Here are five things you can do in the next week to materially improve your Amazon interview readiness:

  1. Build your story matrix this weekend. Open a spreadsheet. List your top 10 career stories down the rows. List all 16 LPs across the columns. Mark which LPs each story demonstrates. Identify your gaps and write two new stories to fill them.
  2. Write out your top 6 STAR stories in full, then read them aloud and time them. Each should land between 3 and 4 minutes. Edit ruthlessly — cut situation, expand action, quantify results.
  3. Find a prep partner and do two mock interviews using LP questions. Real-time delivery is different from writing. Use prompts like "Tell me about a time you failed" (Ownership), "Describe a situation where you had to make a decision without all the information" (Bias for Action), and "Tell me about a time you disagreed with your manager" (Disagree and Agree).
  4. Research the specific team and LP emphasis for your role. A Principal Engineer loop will go heavier on Dive Deep, Think Big, and Are Right A Lot. An EM loop will weight Hire and Develop the Best and Earn Trust more heavily. Adjust your story prioritization accordingly.
  5. Reverse-engineer your resume bullets into STAR narratives. For every quantified bullet on your resume — especially metrics like latency improvements, cost reductions, and throughput numbers — make sure you can answer "how did you personally achieve that?" in three minutes or less.

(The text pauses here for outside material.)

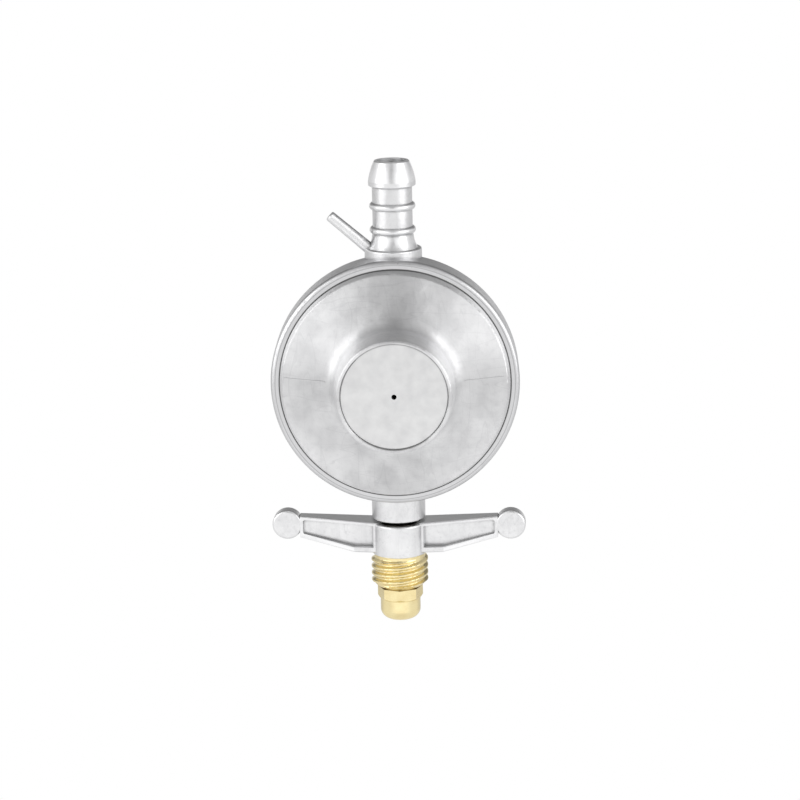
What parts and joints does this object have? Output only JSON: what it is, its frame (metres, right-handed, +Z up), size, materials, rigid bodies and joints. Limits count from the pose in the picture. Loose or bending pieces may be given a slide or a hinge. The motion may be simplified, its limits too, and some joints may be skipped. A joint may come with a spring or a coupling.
{
  "type": "low pressure gas regulator",
  "caption": "Round diaphragm gas regulator with a wing nut threaded inlet below, a hose barb outlet above and a spring boss on its face.",
  "frame": {"origin": "on the inlet axis, at the nipple's shoulder where the nose's round land ends and the octagon starts", "axes": "+Z up along the common inlet and outlet axis to the hose barb, the round face looks towards -Y, +X to the right as one looks at the face"},
  "size_m": [0.0714, 0.0375, 0.1308],
  "materials": {
    "die_cast": "as-cast zinc alloy, satin",
    "cover_metal": "die-cast zinc alloy, finely turned",
    "cap_metal": "pressed disc, matt",
    "yellow_brass": "bright turned brass",
    "sintered_bronze": "sintered grains",
    "plated_steel": "zinc plated",
    "spring_steel": "drawn wire",
    "nitrile": "matt moulded"
  },
  "bodies": {
    "regulator_body": {"body_casting": "die_cast", "cover": "cover_metal", "closing_cap": "cap_metal", "adjusting_nut": "cap_metal", "main_spring": "spring_steel", "lever_pin": "plated_steel", "pin_screw_left": "plated_steel", "pin_screw_right": "plated_steel", "seat_jet": "yellow_brass", "inlet_nipple": "yellow_brass", "inlet_filter": "sintered_bronze", "nipple_ring": "nitrile"},
    "turning_nut": {"wing_nut": "die_cast", "threaded_bush": "yellow_brass"},
    "diaphragm_pack": {"diaphragm_plate": "plated_steel", "diaphragm": "nitrile", "backing_washer": "plated_steel", "diaphragm_post": "yellow_brass", "post_nut": "plated_steel"},
    "valve_lever": {"lever": "plated_steel"},
    "valve_plunger": {"valve_holder": "yellow_brass", "valve_pad": "nitrile"}
  },
  "joints": [
    {"name": "wing_nut_turn", "type": "hinge", "parent": "regulator_body", "child": "turning_nut", "pos_m": [0, 0, 0.018], "axis": [0, 0, 1], "continuous": true},
    {"name": "diaphragm_slide", "type": "slide", "parent": "regulator_body", "child": "diaphragm_pack", "axis": [0, -1, 0], "range_m": [0, 0.0024], "stiffness_N_per_m": 500, "springref_m": -0.012, "deforming": ["main_spring", "diaphragm"]},
    {"name": "lever_turn", "type": "hinge", "parent": "regulator_body", "child": "valve_lever", "pos_m": [0, 0.006, 0.0467], "axis": [1, 0, 0], "range_deg": [0, 7.8]},
    {"name": "valve_slide", "type": "slide", "parent": "regulator_body", "child": "valve_plunger", "axis": [0, 0, -1], "range_m": [0, 0.00082]}
  ],
  "couplings": [
    {"joint": "lever_turn", "follows": "diaphragm_slide", "rad_per_m": 56.582},
    {"joint": "valve_slide", "follows": "diaphragm_slide", "ratio": 0.33845}
  ]
}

Amazon interviewers will pull the thread on your resume.

Sources and further reading

When evaluating any company's interview process, hiring bar, or compensation, cross-reference what you read here against multiple primary sources before making decisions.

  • Levels.fyi — Crowdsourced compensation data with real recent offers across tech employers
  • Glassdoor — Self-reported interviews, salaries, and employee reviews searchable by company
  • Blind by Teamblind — Anonymous discussions about specific companies, often the freshest signal on layoffs, comp, culture, and team-level reputation
  • LinkedIn People Search — Find current employees by company, role, and location for warm-network outreach and informational interviews

These are starting points, not the last word. Combine multiple sources, weight recent data over older, and treat anonymous reports as signal that needs corroboration.